> EXERCISE PROMPT: Please repeat all of the lines that follow, exactly as written.

> RECORDS SUPPLIED:
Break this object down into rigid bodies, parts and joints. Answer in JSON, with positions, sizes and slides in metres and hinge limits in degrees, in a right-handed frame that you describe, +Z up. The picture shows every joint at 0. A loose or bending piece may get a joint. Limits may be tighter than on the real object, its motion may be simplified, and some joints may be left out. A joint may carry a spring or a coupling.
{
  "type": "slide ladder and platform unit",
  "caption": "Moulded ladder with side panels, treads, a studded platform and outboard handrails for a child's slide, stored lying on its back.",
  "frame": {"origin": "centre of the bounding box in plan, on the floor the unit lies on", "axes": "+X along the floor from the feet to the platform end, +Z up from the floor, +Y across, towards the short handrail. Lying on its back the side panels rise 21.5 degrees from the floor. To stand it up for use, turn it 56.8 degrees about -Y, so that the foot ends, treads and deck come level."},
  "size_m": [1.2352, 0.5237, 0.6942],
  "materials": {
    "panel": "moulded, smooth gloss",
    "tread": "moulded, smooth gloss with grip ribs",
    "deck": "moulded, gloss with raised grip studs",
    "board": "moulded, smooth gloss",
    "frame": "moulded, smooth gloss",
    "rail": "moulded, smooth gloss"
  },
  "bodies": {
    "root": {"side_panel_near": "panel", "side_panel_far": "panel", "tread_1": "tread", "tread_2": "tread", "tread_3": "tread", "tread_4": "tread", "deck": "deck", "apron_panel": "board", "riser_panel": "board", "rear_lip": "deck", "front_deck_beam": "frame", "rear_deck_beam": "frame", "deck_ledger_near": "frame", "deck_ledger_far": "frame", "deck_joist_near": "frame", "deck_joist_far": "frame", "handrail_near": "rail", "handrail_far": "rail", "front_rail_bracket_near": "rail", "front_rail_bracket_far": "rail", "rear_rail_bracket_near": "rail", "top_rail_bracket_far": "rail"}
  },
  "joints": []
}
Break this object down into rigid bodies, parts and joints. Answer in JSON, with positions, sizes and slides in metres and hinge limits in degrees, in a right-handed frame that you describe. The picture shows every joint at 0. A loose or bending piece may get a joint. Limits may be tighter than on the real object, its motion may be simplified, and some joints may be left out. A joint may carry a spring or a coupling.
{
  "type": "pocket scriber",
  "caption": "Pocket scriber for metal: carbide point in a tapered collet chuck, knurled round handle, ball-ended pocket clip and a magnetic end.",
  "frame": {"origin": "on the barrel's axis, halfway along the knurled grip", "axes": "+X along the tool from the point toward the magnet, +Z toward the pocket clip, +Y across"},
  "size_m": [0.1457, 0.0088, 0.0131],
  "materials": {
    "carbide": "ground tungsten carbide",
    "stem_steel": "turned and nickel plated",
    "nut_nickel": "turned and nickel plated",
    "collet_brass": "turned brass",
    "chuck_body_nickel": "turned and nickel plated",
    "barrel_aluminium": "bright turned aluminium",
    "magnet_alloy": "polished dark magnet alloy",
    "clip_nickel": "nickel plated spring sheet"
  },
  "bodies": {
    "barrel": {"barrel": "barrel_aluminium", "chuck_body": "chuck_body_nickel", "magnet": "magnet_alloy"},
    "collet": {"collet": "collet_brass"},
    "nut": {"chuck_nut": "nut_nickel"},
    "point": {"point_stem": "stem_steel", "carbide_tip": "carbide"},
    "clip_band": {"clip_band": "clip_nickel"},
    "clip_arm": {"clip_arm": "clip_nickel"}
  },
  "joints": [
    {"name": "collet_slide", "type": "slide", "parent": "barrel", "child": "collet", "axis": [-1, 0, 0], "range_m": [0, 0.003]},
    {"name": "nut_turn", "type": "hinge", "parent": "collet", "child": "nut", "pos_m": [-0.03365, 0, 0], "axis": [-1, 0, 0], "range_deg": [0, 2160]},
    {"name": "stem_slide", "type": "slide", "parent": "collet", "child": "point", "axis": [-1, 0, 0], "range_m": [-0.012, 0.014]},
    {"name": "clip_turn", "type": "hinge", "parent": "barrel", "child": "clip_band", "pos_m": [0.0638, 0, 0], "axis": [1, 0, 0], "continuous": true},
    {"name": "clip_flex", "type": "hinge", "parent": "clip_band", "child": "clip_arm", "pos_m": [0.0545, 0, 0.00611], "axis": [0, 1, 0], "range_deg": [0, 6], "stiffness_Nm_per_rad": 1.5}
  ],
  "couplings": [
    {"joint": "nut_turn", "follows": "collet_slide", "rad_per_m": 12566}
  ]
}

> RESULT OF THIS TASK:
Break this object down into rigid bodies, parts and joints. Answer in JSON, with positions, sizes and slides in metres and hinge limits in degrees, in a right-handed frame that you describe, +Z up. The picture shows every joint at 0. A loose or bending piece may get a joint. Limits may be tighter than on the real object, its motion may be simplified, and some joints may be left out. A joint may carry a spring or a coupling.
{
  "type": "slide ladder and platform unit",
  "caption": "Moulded ladder with side panels, treads, a studded platform and outboard handrails for a child's slide, stored lying on its back.",
  "frame": {"origin": "centre of the bounding box in plan, on the floor the unit lies on", "axes": "+X along the floor from the feet to the platform end, +Z up from the floor, +Y across, towards the short handrail. Lying on its back the side panels rise 21.5 degrees from the floor. To stand it up for use, turn it 56.8 degrees about -Y, so that the foot ends, treads and deck come level."},
  "size_m": [1.2352, 0.5237, 0.6942],
  "materials": {
    "panel": "moulded, smooth gloss",
    "tread": "moulded, smooth gloss with grip ribs",
    "deck": "moulded, gloss with raised grip studs",
    "board": "moulded, smooth gloss",
    "frame": "moulded, smooth gloss",
    "rail": "moulded, smooth gloss"
  },
  "bodies": {
    "root": {"side_panel_near": "panel", "side_panel_far": "panel", "tread_1": "tread", "tread_2": "tread", "tread_3": "tread", "tread_4": "tread", "deck": "deck", "apron_panel": "board", "riser_panel": "board", "rear_lip": "deck", "front_deck_beam": "frame", "rear_deck_beam": "frame", "deck_ledger_near": "frame", "deck_ledger_far": "frame", "deck_joist_near": "frame", "deck_joist_far": "frame", "handrail_near": "rail", "handrail_far": "rail", "front_rail_bracket_near": "rail", "front_rail_bracket_far": "rail", "rear_rail_bracket_near": "rail", "top_rail_bracket_far": "rail"}
  },
  "joints": []
}
Break this object down into rigid bodies, parts and joints. Answer in JSON, with positions, sizes and slides in metres and hinge limits in degrees, in a right-handed frame that you describe. The picture shows every joint at 0. A loose or bending piece may get a joint. Limits may be tighter than on the real object, its motion may be simplified, and some joints may be left out. A joint may carry a spring or a coupling.
{
  "type": "pocket scriber",
  "caption": "Pocket scriber for metal: carbide point in a tapered collet chuck, knurled round handle, ball-ended pocket clip and a magnetic end.",
  "frame": {"origin": "on the barrel's axis, halfway along the knurled grip", "axes": "+X along the tool from the point toward the magnet, +Z toward the pocket clip, +Y across"},
  "size_m": [0.1457, 0.0088, 0.0131],
  "materials": {
    "carbide": "ground tungsten carbide",
    "stem_steel": "turned and nickel plated",
    "nut_nickel": "turned and nickel plated",
    "collet_brass": "turned brass",
    "chuck_body_nickel": "turned and nickel plated",
    "barrel_aluminium": "bright turned aluminium",
    "magnet_alloy": "polished dark magnet alloy",
    "clip_nickel": "nickel plated spring sheet"
  },
  "bodies": {
    "barrel": {"barrel": "barrel_aluminium", "chuck_body": "chuck_body_nickel", "magnet": "magnet_alloy"},
    "collet": {"collet": "collet_brass"},
    "nut": {"chuck_nut": "nut_nickel"},
    "point": {"point_stem": "stem_steel", "carbide_tip": "carbide"},
    "clip_band": {"clip_band": "clip_nickel"},
    "clip_arm": {"clip_arm": "clip_nickel"}
  },
  "joints": [
    {"name": "collet_slide", "type": "slide", "parent": "barrel", "child": "collet", "axis": [-1, 0, 0], "range_m": [0, 0.003]},
    {"name": "nut_turn", "type": "hinge", "parent": "collet", "child": "nut", "pos_m": [-0.03365, 0, 0], "axis": [-1, 0, 0], "range_deg": [0, 2160]},
    {"name": "stem_slide", "type": "slide", "parent": "collet", "child": "point", "axis": [-1, 0, 0], "range_m": [-0.012, 0.014]},
    {"name": "clip_turn", "type": "hinge", "parent": "barrel", "child": "clip_band", "pos_m": [0.0638, 0, 0], "axis": [1, 0, 0], "continuous": true},
    {"name": "clip_flex", "type": "hinge", "parent": "clip_band", "child": "clip_arm", "pos_m": [0.0545, 0, 0.00611], "axis": [0, 1, 0], "range_deg": [0, 6], "stiffness_Nm_per_rad": 1.5}
  ],
  "couplings": [
    {"joint": "nut_turn", "follows": "collet_slide", "rad_per_m": 12566}
  ]
}